ISTOÉ – O sr. não acha que a população ainda está apoiando a política econômica por temer a volta da inflação?
Lessa

Inflação é uma doença. Mas a estagnação econômica é outra, muito mais grave ainda, porque compromete o futuro dos jovens. As pessoas já percebem isso. Mas é preciso uma liderança para convencê-las a participar de um grande projeto nacional.

ISTOÉ – Qual seria essa liderança? Qual é o seu candidato a presidente da República?
Lessa

Prefiro não falar sobre a eleição presidencial. Minha preocupação é com a UFRJ, que vai exigir muito do meu esforço e minha capacidade de congregar toda a comunidade em torno de sua recuperação.

ISTOÉ – Faz sentido hoje falar em social-democracia no Brasil, a bandeira de Fernando Henrique nas duas vezes em que foi eleito, em 1994 e em 1998?
Lessa

O Brasil não tem, certamente, um governo social-democrata. A social-democracia na Europa foi o discurso que levou ao Estado do bem- estar social, que o Brasil ainda não construiu.

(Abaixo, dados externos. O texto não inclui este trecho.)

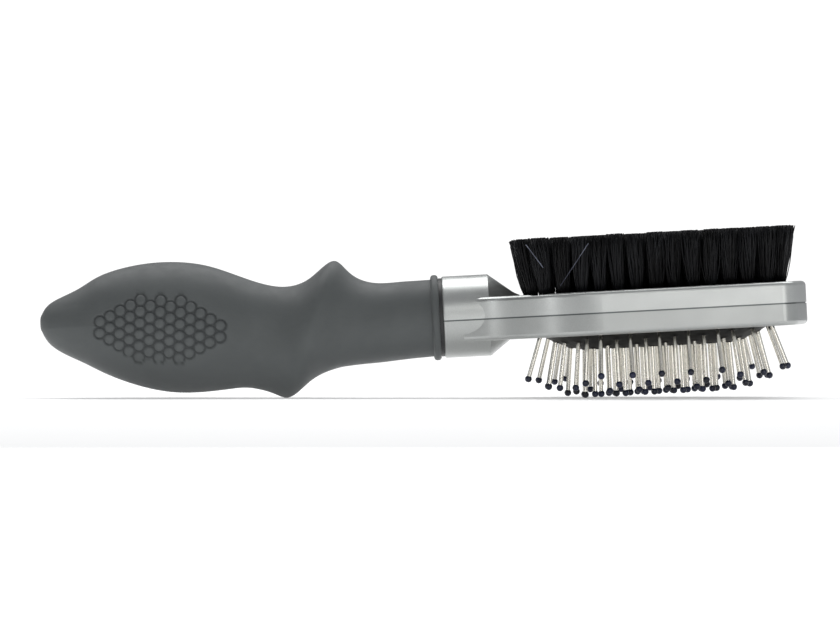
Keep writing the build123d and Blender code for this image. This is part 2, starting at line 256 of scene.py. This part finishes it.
def grip_rubber():
    """Soft-touch rubber: matte, faintly mottled, with a fine moulded grain."""
    n = Nodes("grip_rubber")
    mottle = n.noise(90.0, detail=4.0)
    grey = n.ramp(mottle, [(0.3, shade(GRIP_GREY, 0.94)), (0.7, shade(GRIP_GREY, 1.06))])
    n.set(Base_Color=n.tinted(grey, n.tone(), [(0.0, WHITE), (1.0, GROOVE_TINT)]))
    n.set(Roughness=n.spread(n.noise(260.0), 0.50, 0.62))
    n.set(Normal=n.bump(n.noise(2600.0, detail=2.0), 0.00004, 0.5))
    n.shader.inputs["Specular IOR Level"].default_value = 0.35
    n.shader.inputs["Sheen Weight"].default_value = 0.12
    n.shader.inputs["Sheen Roughness"].default_value = 0.45
    return n.material


def core_plastic():
    """Hard black core, seen as the thin collar in front of the grip."""
    n = Nodes("core_plastic")
    n.set(Base_Color=n.ramp(n.noise(400.0), [(0.3, (0.016, 0.017, 0.018)), (0.7, (0.024, 0.025, 0.026))]))
    n.set(Roughness=n.spread(n.noise(300.0), 0.4, 0.5))
    return n.material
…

Nossa dívida social é colossal e só vai ser superada se houver a retomada do desenvolvimento.

ISTOÉ – Muitos economistas apontam como grande perigo a possível mudança na atual política econômica. O sr. se inclui entre eles?
Lessa


Isso é uma espécie de chantagem. Na Argentina também falavam deste tal perigo durante dez anos e a Argentina está hoje nesta situação lamentável. Nenhuma sociedade aguenta ficar estagnada por duas décadas porque a estagnação nunca se mantém no mesmo ponto. Ela degrada uma juventude, que deixa de ter esperança, acaba a idéia do futuro. É terrível a estagnação de uma sociedade. O jovem passa a ficar descrente do seu próprio futuro, o que é dramático, e todos os homens, mulheres e crianças passam a ser tratados como meros números de estatísticas de indicadores sociais terríveis. O dr. Ulysses Guimarães usou a expressão “esperança e mudança” na campanha da Constituição de 1988. O Brasil, neste novo século, pode ser marcado pela esperança e pela mudança, para a recuperação dos grandes ideais do Brasil e da cidadania. Estou inteiramente convencido de que temos uma população admirável. Nós precisamos de uma liderança política que seja capaz de gerar esta idéia, de passar a crença de que nós somos capazes, porque as empresas também dependem do crescimento do País.

ISTOÉ – A crise argentina serve de exemplo para o Brasil?
Lessa

Sim. E tenho a impressão de que haverá mudanças no modelo brasileiro, até porque a Argentina mostra que a total obediência a este modelo produz um inferno. Vários países da Europa reagiram a este modelo. Na América do Sul sou favorável ao sonho de Simon Bolívar, da América do Sul integrada.

ISTOÉ – Esta integração tão tênue agora ainda é viável, depois da crise da Argentina?
Lessa

Tem de ser e será. Nós devíamos estender a mão aos argentinos. O Brasil, apesar de todas as dificuldades, devia dar um grande crédito à Argentina. Está na hora de cimentar de vez a aliança entre os sul-americanos. O Brasil devia dar absoluta prioridade à ajuda à Argentina e lançar a idéia de uma moeda própria para as transações entre os dois países.